Prep: 35 minutes Cook: 20 minutes Rise: 2 hours, 10 minutes Makes: 8 to 10 servings
 
To prepare pizza dough:
1. Place water and sugar in a large mixer bowl. Sprinkle yeast over top and let stand for 5 minutes or until yeast begins to foam. 
2. Add white flour, olive oil and salt; mix until a smooth batter forms. Stir in white wheat flour to form a soft dough. Knead for 10 minutes on a lightly floured board until smooth and elastic.
3. Pour a small amount of oil into a large bowl; add dough and turn once to coat with oil. Cover and let rise in a warm place for 1½ hours or until doubled in bulk.

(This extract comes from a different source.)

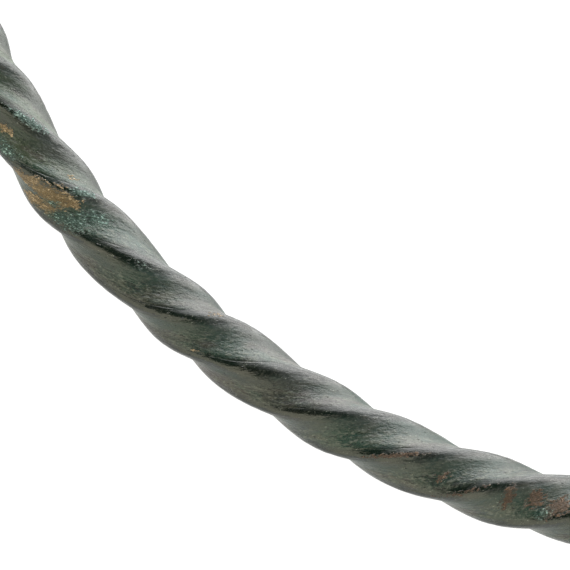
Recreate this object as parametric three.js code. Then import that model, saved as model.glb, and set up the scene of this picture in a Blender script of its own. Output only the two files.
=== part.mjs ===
// A twisted bronze torc: one cast bar with four rounded ridges, twisted left-handed along its
// length and bent into an open neck ring. Towards each end the twist runs out, the bar is worked
// round and thinner, then hammered into a flat band that is rolled outwards into an eyelet.
// Millimetres, +Z up. The torc lies flat on z = 0 with its opening towards -Y, and the origin is
// the middle of its bounding box, on the surface that it lies on.
import * as THREE from "three";
import { mergeVertices } from "three/addons/utils/BufferGeometryUtils.js";

const { PI } = Math;
const { degToRad, lerp, smoothstep, clamp } = THREE.MathUtils;

// The ring
const HOOP_RADIUS = 84; // to the middle of the bar
const END_GAP = 22; // clear width between the two eyelets
const HOOP_UNEVENNESS = [{ length: 46.7, swing: 0.11, start: degToRad(-90) }];

// The twisted bar
const RIDGE_RADIUS = 3.27; // from the bar's own axis to the crest of a ridge
const VALLEY_RADIUS = 2.65; // and to the bottom of the hollow between two ridges
const RIDGES = 4;
const PITCH = 34.54; // length of one whole turn of the twist
const TWISTED_QUARTERS = 25; // quarter turns from the middle of the back to where each side stops
const TWIST_RUN_OUT = 13; // length over which the ridges die away
const TWIST_UNEVENNESS = [ // twisting by hand leaves some turns tighter than others
  { length: 18.3, swing: degToRad(4.7), start: degToRad(13) },
  { length: 16.4, swing: degToRad(4.7), start: degToRad(235) },
  { length: 53.9, swing: degToRad(3.7), start: degToRad(39) },
];
const LYING_WEAR = 0.12; // by how much the ridges are worn down where they touch the ground

// The smooth ends, by distance back from where the eyelet's roll begins
const SHANK_RADIUS = 2.15; // the thinnest round stretch
const SHANK_AT = 12;
const BAND_THICKNESS = 1.4;
const BAND_WIDTH = 6.8;
const BAND_AT = 2;
const BAND_SQUARENESS = 8; // exponent of the band's squared-off section; 2 is an ellipse
const EYELET_RADIUS = 3.9; // to the middle of the rolled band
const EYELET_ROLL = degToRad(305); // short of a full turn, so the tip stays just off the shank

// Facets
const SIDES = 20;
const HOOP_HALF_STEPS = 106;
const EYELET_STEPS = 15;

const MEAN_RADIUS = (RIDGE_RADIUS + VALLEY_RADIUS) / 2;
const RIDGE_SHARE = (RIDGE_RADIUS - VALLEY_RADIUS) / (RIDGE_RADIUS + VALLEY_RADIUS);
const AXIS_HEIGHT = RIDGE_RADIUS - LYING_WEAR;
const EYELET_REACH = EYELET_RADIUS + BAND_THICKNESS / 2;
const OPEN_HALF_ANGLE = Math.asin((END_GAP / 2 + EYELET_REACH) / (HOOP_RADIUS + EYELET_RADIUS));
const HOOP_HALF = HOOP_RADIUS * (PI - OPEN_HALF_ANGLE); // along the bar, from the back to the roll
const EYELET_LENGTH = EYELET_RADIUS * EYELET_ROLL;
const TWIST_HALF = (TWISTED_QUARTERS * PITCH) / 4;

// What a set of slow waves along the bar adds up to at s.
function unevenness(waves, s) {
  return waves.reduce(
    (sum, { length, swing, start }) => sum + swing * Math.sin((2 * PI * s) / length + start), 0);
}

// A point of the bar's middle line, s along it from the middle of the back, and the direction
// that starts as outwards from the ring and turns with the roll of the eyelet.
function barLine(s) {
  const along = clamp(s, -HOOP_HALF, HOOP_HALF);
  const angle = PI / 2 + along / HOOP_RADIUS;
  const out = new THREE.Vector3(Math.cos(angle), Math.sin(angle), 0);
  const roll = (s - along) / EYELET_RADIUS;
  const side = out.clone().applyAxisAngle(new THREE.Vector3(0, 0, 1), -roll);
  const hoopRadius = HOOP_RADIUS + unevenness(HOOP_UNEVENNESS, along);
  const rollCentre = out.multiplyScalar(hoopRadius + EYELET_RADIUS);
  return { middle: rollCentre.addScaledVector(side, -EYELET_RADIUS), side };
}

// How much of the ridges is left at s.
function ridgesLeft(s) {
  return smoothstep(TWIST_HALF - Math.abs(s), 0, TWIST_RUN_OUT);
}

// The angle by which the ridges have turned at s. Both ends stop on a whole quarter turn.
function twistAt(s) {
  const along = clamp(s, -TWIST_HALF, TWIST_HALF);
  return (2 * PI * along) / PITCH + ridgesLeft(s) * unevenness(TWIST_UNEVENNESS, s);
}

// The bar's section at s: half its thickness and half its width, the exponent that squares it
// off, and how far its ridges swell.
function sectionAt(s) {
  const toRoll = HOOP_HALF - Math.abs(s);
  const taper = smoothstep(toRoll, SHANK_AT, HOOP_HALF - TWIST_HALF);
  const flat = 1 - smoothstep(toRoll, BAND_AT, SHANK_AT);
  const round = lerp(SHANK_RADIUS, MEAN_RADIUS, taper);
  return {
    thick: lerp(round, BAND_THICKNESS / 2, flat),
    wide: lerp(round, BAND_WIDTH / 2, flat),
    power: 2 / lerp(2, BAND_SQUARENESS, flat),
    ridges: RIDGE_SHARE * ridgesLeft(s),
  };
}

// The point of the torc's surface at s, at an angle round the bar counted from a ridge.
function surfacePoint(s, aroundFromRidge, reach) {
  const { middle, side } = barLine(s);
  const { thick, wide, power, ridges } = sectionAt(s);
  const around = aroundFromRidge + twistAt(s);
  const swell = reach * (1 + ridges * Math.cos(RIDGES * aroundFromRidge));
  const squared = (x) => Math.sign(x) * Math.abs(x) ** power;
  const point = middle.addScaledVector(side, swell * thick * squared(Math.cos(around)));
  point.z = Math.max(0, AXIS_HEIGHT + swell * wide * squared(Math.sin(around)));
  return point;
}

// How far along the bar a step lies, counted from the middle of the back. The steps are shorter
// in the eyelets.
function alongAt(step) {
  const inHoop = clamp(step, -HOOP_HALF_STEPS, HOOP_HALF_STEPS);
  const inEyelet = step - inHoop;
  return (inHoop / HOOP_HALF_STEPS) * HOOP_HALF + (inEyelet / EYELET_STEPS) * EYELET_LENGTH;
}

// A closed cylinder, one step tall for each step of the bar, bent and twisted into the torc.
function torcGeometry() {
  const steps = 2 * (HOOP_HALF_STEPS + EYELET_STEPS);
  const bar = new THREE.CylinderGeometry(1, 1, steps, SIDES, steps);
  const place = bar.getAttribute("position");
  for (let i = 0; i < place.count; i++) {
    const [x, y, z] = [place.getX(i), place.getY(i), place.getZ(i)];
    const point = surfacePoint(alongAt(-Math.round(y)), Math.atan2(x, z), Math.hypot(x, z));
    place.setXYZ(i, point.x, point.y, point.z);
  }
  bar.deleteAttribute("normal");
  bar.deleteAttribute("uv");
  const torc = mergeVertices(bar, 1e-3);
  torc.computeBoundingBox();
  const centre = torc.boundingBox.getCenter(new THREE.Vector3());
  torc.translate(-centre.x, -centre.y, 0);
  torc.computeVertexNormals();
  return torc;
}

const patinatedBronze = new THREE.MeshStandardMaterial({
  color: 0x4c5248,
  roughness: 0.38,
  metalness: 0.55,
});

const torc = new THREE.Mesh(torcGeometry(), patinatedBronze);
torc.name = "torc";

const group = new THREE.Group();
group.add(torc);

export default group;
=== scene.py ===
import bmesh
import bpy
import math
from mathutils import Matrix, Vector, noise


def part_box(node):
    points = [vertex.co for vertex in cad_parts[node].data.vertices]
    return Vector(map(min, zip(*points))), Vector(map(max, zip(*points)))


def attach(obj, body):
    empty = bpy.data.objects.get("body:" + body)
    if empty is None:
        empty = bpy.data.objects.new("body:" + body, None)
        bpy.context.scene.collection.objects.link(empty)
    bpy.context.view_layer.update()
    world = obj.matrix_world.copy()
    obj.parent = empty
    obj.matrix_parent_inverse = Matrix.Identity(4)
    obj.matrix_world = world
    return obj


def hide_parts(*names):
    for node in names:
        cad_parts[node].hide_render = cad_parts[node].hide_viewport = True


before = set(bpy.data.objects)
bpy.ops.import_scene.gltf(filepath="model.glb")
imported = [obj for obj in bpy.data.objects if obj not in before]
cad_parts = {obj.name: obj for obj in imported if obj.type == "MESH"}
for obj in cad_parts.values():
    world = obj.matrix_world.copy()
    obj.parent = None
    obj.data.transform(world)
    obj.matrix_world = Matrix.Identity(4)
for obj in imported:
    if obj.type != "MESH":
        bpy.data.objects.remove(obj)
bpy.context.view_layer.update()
mm = 0.001

# the bar and the ring, in millimetres and degrees
bar = {
    "hoopRadius": 84.0,  # to the middle of the bar
    "endGap": 22.0,
    "ridgeRadius": 3.27,
    "valleyRadius": 2.65,
    "ridges": 4,
    "pitch": 34.54,
    "twistedQuarters": 25,  # quarter turns on each side of the back
    "twistRunOut": 13.0,
    "lyingWear": 0.12,
    "shankRadius": 2.15,
    "shankAt": 12.0,  # back from where the eyelet's roll begins
    "bandThickness": 1.4,
    "bandWidth": 6.8,
    "bandAt": 2.0,
    "bandSquareness": 8.0,
    "eyeletRadius": 3.9,
    "eyeletRoll": 305.0,
    "tipRounding": 0.7,
    "tipTaper": 0.8,
    "rings": 1480,
    "sides": 64,
    "crowding": 0.5,  # how much closer the columns of faces stand along a ridge
    "capInset": 0.25,
    "weld": 0.002,
}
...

4. Press into a 10x12-inch rectangle on a lightly oiled baking sheet. Place in a warm spot to rise for about 20 minutes more.
5. Press with your fingers to make deep indentations, then drizzle with 1/2 tbsp. Napa Valley Naturals Organic Olive Oil. Press 2 tbsp. tiny rosemary sprigs into dough: sprinkle with 1/3 cup shredded Parmesan cheese and 1/4 cup chopped walnuts. Sprinkle lightly with sea salt.
6. Bake at 425°F for 20 minutes or until dough is puffed and lightly browned. Cut into 2-inch squares. 
 
Variation:
Omit rosemary and walnuts and substitute 1/3 cup Terra Chef's Red Pepper, Vegetable or Caramelized Onion Tapas. Sprinkle with cheese and bake as indicated above.